The high prevalence of allergic rhinitis in a population, the link between this disease and asthma, and a significantly higher economic burden of the disease, causing a negative impact on the patients quality of life, have resulted in increased attention to the problem of allergic rhinitis at the global level. Nowadays optimal allergic rhinitis treatment and management include disease control, consisting of assessing the level of disease control and selecting a treatment scheme based on this assessment. Current studies are focused on the development of questionnaires and testing systems for assessing the level of disease control, especially given the absence of a standardized control assessment procedure tool.

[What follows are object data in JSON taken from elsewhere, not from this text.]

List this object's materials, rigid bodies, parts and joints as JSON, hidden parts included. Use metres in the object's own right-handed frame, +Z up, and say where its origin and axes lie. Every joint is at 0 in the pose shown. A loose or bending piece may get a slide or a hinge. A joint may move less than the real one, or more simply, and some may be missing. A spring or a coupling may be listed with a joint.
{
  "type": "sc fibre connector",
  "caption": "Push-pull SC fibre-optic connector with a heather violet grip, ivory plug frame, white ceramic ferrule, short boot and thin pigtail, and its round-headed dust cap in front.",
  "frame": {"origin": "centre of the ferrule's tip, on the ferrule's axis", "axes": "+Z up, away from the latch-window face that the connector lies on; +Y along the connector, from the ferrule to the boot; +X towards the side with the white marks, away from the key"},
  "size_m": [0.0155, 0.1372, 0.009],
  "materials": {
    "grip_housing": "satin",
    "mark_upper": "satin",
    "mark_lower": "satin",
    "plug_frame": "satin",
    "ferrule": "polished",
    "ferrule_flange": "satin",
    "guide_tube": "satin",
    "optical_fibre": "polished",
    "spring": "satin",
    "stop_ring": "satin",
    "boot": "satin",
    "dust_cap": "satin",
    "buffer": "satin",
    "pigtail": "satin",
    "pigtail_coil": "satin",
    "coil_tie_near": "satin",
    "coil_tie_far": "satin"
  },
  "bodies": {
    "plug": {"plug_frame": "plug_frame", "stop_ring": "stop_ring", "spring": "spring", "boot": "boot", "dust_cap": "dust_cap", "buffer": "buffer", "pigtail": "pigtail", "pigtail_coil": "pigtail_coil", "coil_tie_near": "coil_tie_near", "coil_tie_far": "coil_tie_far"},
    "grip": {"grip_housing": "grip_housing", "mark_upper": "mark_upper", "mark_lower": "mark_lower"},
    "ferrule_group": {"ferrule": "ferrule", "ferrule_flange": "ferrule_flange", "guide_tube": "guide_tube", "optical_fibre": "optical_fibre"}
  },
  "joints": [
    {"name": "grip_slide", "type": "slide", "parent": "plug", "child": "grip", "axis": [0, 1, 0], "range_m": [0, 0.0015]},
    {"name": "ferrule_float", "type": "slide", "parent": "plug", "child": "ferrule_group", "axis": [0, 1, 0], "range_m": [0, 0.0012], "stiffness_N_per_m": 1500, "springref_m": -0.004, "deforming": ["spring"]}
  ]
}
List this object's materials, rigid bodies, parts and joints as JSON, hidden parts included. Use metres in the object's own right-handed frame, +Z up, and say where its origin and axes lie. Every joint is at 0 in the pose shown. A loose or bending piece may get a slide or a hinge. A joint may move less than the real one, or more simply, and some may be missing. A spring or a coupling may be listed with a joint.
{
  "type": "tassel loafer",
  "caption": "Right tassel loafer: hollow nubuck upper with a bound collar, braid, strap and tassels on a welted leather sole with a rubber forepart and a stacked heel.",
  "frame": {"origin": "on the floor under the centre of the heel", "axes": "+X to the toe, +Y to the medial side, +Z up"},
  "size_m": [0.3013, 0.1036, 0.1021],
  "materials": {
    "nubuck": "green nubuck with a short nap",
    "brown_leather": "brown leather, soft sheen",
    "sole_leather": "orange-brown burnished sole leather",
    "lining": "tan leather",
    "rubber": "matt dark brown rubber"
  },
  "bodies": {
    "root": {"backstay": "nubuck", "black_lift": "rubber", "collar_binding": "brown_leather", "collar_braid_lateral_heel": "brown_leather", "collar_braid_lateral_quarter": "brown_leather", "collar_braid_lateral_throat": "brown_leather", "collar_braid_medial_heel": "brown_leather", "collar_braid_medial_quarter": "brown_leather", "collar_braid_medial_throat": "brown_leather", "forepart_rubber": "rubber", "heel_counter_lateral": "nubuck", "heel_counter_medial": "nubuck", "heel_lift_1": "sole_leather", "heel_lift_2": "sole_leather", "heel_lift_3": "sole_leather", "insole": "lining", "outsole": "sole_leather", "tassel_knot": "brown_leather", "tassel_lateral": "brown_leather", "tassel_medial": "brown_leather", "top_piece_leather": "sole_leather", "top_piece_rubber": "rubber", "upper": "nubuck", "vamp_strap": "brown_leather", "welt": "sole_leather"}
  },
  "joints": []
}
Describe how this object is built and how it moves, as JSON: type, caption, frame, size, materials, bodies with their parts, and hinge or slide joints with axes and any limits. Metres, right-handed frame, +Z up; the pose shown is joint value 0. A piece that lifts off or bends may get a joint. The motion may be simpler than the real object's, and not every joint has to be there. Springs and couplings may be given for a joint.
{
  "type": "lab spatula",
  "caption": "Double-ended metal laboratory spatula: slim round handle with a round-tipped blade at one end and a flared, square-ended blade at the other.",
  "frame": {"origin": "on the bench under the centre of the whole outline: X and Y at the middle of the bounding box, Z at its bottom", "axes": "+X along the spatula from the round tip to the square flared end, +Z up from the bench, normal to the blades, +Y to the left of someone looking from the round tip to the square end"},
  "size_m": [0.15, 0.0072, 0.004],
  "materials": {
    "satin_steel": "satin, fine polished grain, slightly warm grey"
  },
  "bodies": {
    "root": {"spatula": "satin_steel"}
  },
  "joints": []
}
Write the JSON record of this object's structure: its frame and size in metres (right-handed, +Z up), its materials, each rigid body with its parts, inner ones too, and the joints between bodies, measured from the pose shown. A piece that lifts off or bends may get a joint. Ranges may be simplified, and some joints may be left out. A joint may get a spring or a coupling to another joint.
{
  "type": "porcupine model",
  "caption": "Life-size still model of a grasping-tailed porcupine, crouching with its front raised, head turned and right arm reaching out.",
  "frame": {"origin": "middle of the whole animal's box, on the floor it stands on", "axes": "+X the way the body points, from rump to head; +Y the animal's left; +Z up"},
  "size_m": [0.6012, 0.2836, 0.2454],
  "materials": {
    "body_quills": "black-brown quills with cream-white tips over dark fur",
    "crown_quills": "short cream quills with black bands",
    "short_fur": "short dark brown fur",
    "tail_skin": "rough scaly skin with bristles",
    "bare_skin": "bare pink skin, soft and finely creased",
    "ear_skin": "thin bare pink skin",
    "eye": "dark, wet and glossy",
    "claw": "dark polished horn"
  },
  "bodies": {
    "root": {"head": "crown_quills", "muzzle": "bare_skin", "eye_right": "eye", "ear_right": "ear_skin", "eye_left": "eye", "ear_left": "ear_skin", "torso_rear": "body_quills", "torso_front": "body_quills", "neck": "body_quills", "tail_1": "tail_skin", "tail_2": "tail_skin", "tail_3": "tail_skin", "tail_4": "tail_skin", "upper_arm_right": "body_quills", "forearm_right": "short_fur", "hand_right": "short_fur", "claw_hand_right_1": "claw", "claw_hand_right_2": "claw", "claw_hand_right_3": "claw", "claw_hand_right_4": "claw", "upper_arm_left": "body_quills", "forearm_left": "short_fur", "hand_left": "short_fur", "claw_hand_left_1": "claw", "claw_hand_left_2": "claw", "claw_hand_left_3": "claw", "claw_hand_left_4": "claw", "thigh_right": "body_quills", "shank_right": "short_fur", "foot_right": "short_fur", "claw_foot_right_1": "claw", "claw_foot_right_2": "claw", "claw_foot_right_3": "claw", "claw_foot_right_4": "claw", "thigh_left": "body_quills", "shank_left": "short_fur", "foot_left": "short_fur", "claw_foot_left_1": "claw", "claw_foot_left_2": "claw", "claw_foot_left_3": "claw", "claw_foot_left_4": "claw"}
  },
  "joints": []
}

Studies also address the possibility of using the indicators of quality of life to measure the level of disease control. The present review deals with the issue of understanding of using this parameter to measure the effectiveness of pharmacotherapy of different groups of patients with allergic rhinitis. The review includes randomized clinical trials covering the period 20102019 including the following keywords: Rhinitis Quality of Life, Allergic Rhinitis Quality of Life, Allergic Rhinitis Questionnaire, RQLQ. In total, 4.407 publications were identified and analyzed, only 60 publications were selected for comparative analysis after a second review. According to the results, in general, it can be concluded that the indicator of the quality of life allows us to identify the advantages of pharmacotherapeutic regimens in the long term (for example, allergen-specific immunotherapy, alternative therapy). Moreover, it demonstrates a correlation with objectivistic indicators in randomized clinical trials of standard treatment. It is still necessary, however, to address the question of whether it would be possible to use the assessment of the quality of life as a part of allergic rhinitis treatment in everyday clinical practice to select a group of drugs, their dosages, and correct regimes in dynamics. Using the indicator of the quality of life for managing patients with allergic rhinitis in Russia requires tremendous work in terms of cross-cultural adaptation of questionnaires and large-scale population-based pharmacoepidemiological studies.